LAX does have many hub-like qualities for Delta. It has flights to many non-hubs on Delta including Hawaii, which means that it has through traffic on Delta. And that’s the key, you can have a free oneway at any airport which handles Delta through traffic. Your free oneway can go to those destinations for which your home airport is a valid transfer point.

That means you can definitely take advantage of free oneways if you live at Delta hubs here in the US:

  • Cincinnati/Northern Kentucky International Airport
  • Detroit Metropolitan Wayne County Airport
  • Hartsfield–Jackson Atlanta International Airport
  • John F. Kennedy International Airport
  • LaGuardia Airport
  • Memphis International Airport
  • Minneapolis-Saint Paul International Airport
  • Salt Lake City International Airport

 

But Delta has other non-hubs that handle through traffic, including LAX, Raleigh-Durham (RDU), and Washington-National (DCA). I’m sure it has many more, and here’s how to figure out if your home airport handles through traffic, qualifying it for a free oneway.

First, I would go to the wikipedia page of your home airport to see where Delta and Delta Connection fly to/from. Unless your airport is a hub, your airport almost certainly is not a valid routing between hubs, so you want to note any Delta (Connection) flights from your airport that don’t go to Delta hubs.

For example from Raleigh-Durham, there are several flights on Delta Connection that don’t go to Delta hubs: Baltimore, Hartford, Cleveland, Indianapolis, Orlando, Boston, St. Louis, and seasonally to Cancun.

That means you may be able to get free oneways from Raleigh Durham to these airports as long as RDU is a valid airport to route through on the award you’re considering.

The next step is to figure out whether your home airport can be part of  a valid routing that includes a free oneway. To get an official answer, you’d need to find routing rules and parse. To get a highly accurate and easy-to-find answer go to Delta.com and search for a paid oneway between your main award destination and your stopover destination.

Example: In the previous post, I showed a free oneway from LAX to LAS after a main roundtrip award of LAX-ATL. To see that LAX was part of a valid routing from Atlanta to Las Vegas, I would go to Delta.com and search for a oneway paid flight from ATL to LAS on any date. Next a screen would appear with itineraries I can book. Along the left side is a list of connecting airports on these itineraries. If LAX is on that list, then I can legally route ATL-LAX-LAS, which means I can get a free stopover at LAX, which means I can use a free oneway LAX-LAS.

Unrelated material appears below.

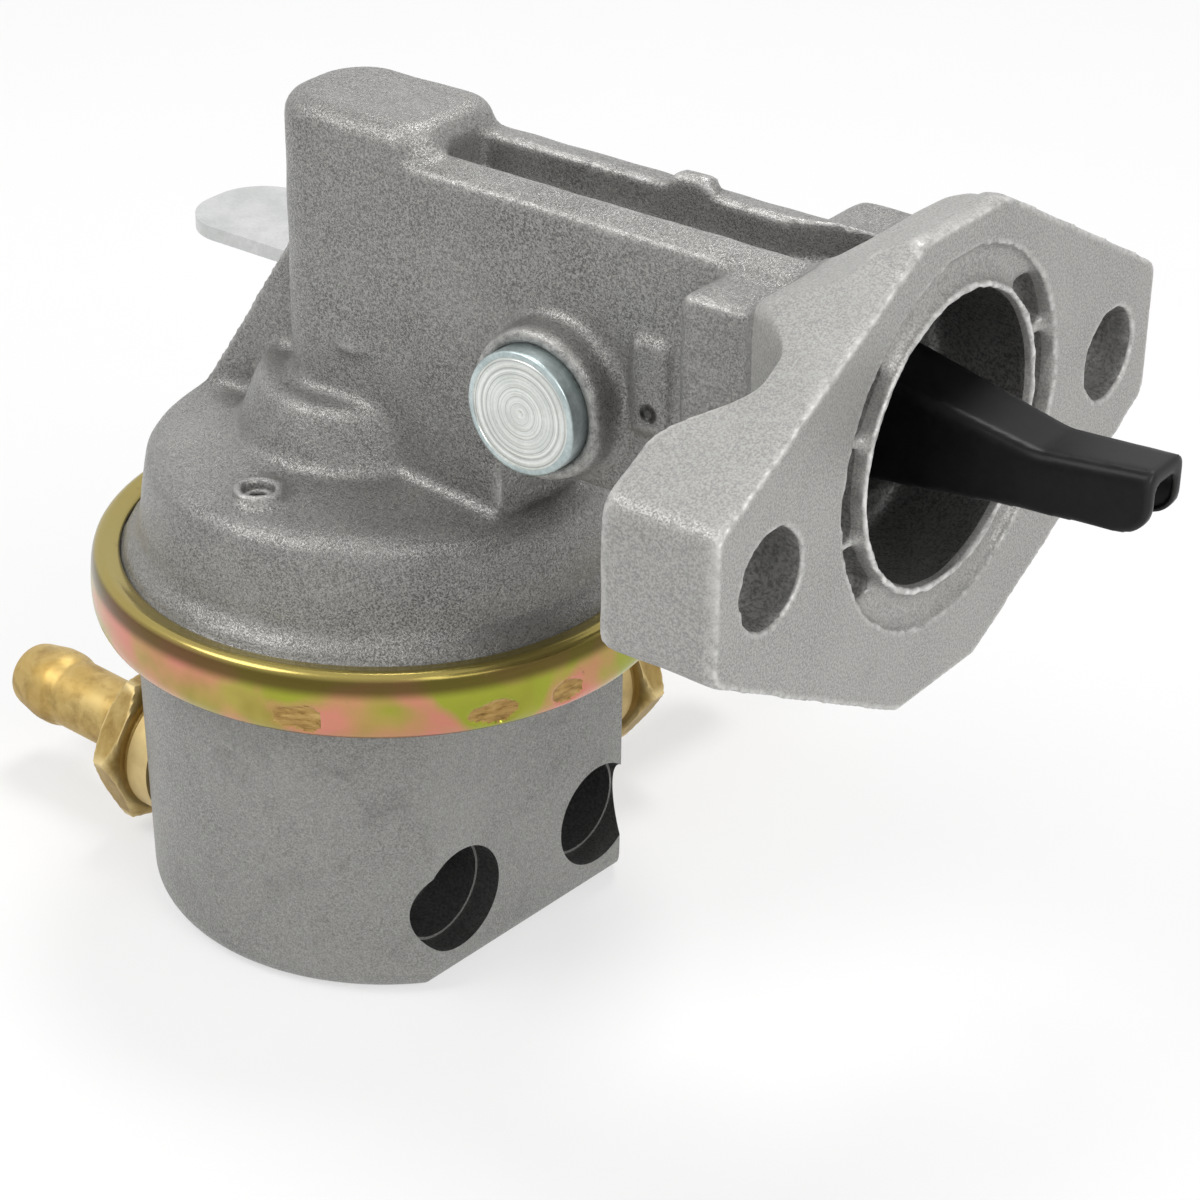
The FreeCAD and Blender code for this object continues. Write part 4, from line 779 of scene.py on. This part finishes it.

Here’s the left part of the results screen. As you can see, listed among the acceptable transfer airports is LAX, so we shouldn’t be surprised that I was able to book LAX-ATL with a free oneway tacked on to Las Vegas.

Going back to the Raleigh-Durham example from above, imagine a Raleigh flyer wanted to fly roundtrip to London, then later in the year he wanted to visit a friend in Indianapolis. Can he get a free oneway RDU to IND after a trip to London.

To answer that, first I searched for a paid oneway from LHR to IND to see if RDU would be listed as layover airport. It was not. Knowing that LHR to RDU would probably route through Atlanta on Delta, I searched a paid oneway from ATL to IND.

 

 

 

 

 

As you can see, RDU is a valid layover airport between Atlanta and Indianapolis, so that made me think that maybe I could get a free oneway from Raleigh to Indianapolis after a Raleigh to London roundtrip.

Indeed, Delta.com will allow a free oneway from Raleigh to Indianapolis after a Raleigh to London roundtrip:

 

 

As you can see above, RDU-LHR, LHR-RDU, RDU-IND (free oneway) prices at the normal 60,000 miles roundtrip coach price to Europe.

This itinerary routes through Atlanta on the return, and we know from above that ATL-RDU-IND is a valid routing. I wanted to test whether the return had to route through ATL to work, so I did another dummy booking.

As you can see, according to Delta.com JFK-RDU-IND is not listed as a fare you can buy from New York to Indianapolis:

 

 

 

Raleigh-Durham is not listed as part of the valid routings from JFK-IND. Remember that this page is not necessarily an exhaustive listing of valid routings, but it’s a good approximation.

That means maybe if we route LHR-JFK-RDU on the return, we won’t be able to add the free oneway RDU-IND. Take a look:

 

 

 

 

Even routing through JFK, we can get a free oneway from Raleigh to Indianapolis. The award still priced at 60,000 miles.

This leads me to believe that the routing rules from London to Indianapolis on Delta allows routing through Raleigh-Durham even though no such option was listed on Delta.com when I searched for a paid oneway LHR-IND.

I hope this post has clarified two things about free oneways on Delta awards: that the open jaw cities must be nearer each other than the origin and destination cities on your main roundtrip award and that you don’t have to live at a Delta hub to use Delta free oneways. You do have to live near an airport where Delta routes through traffic, though, and I hope you now know how to figure out if your airport handles Delta through traffic.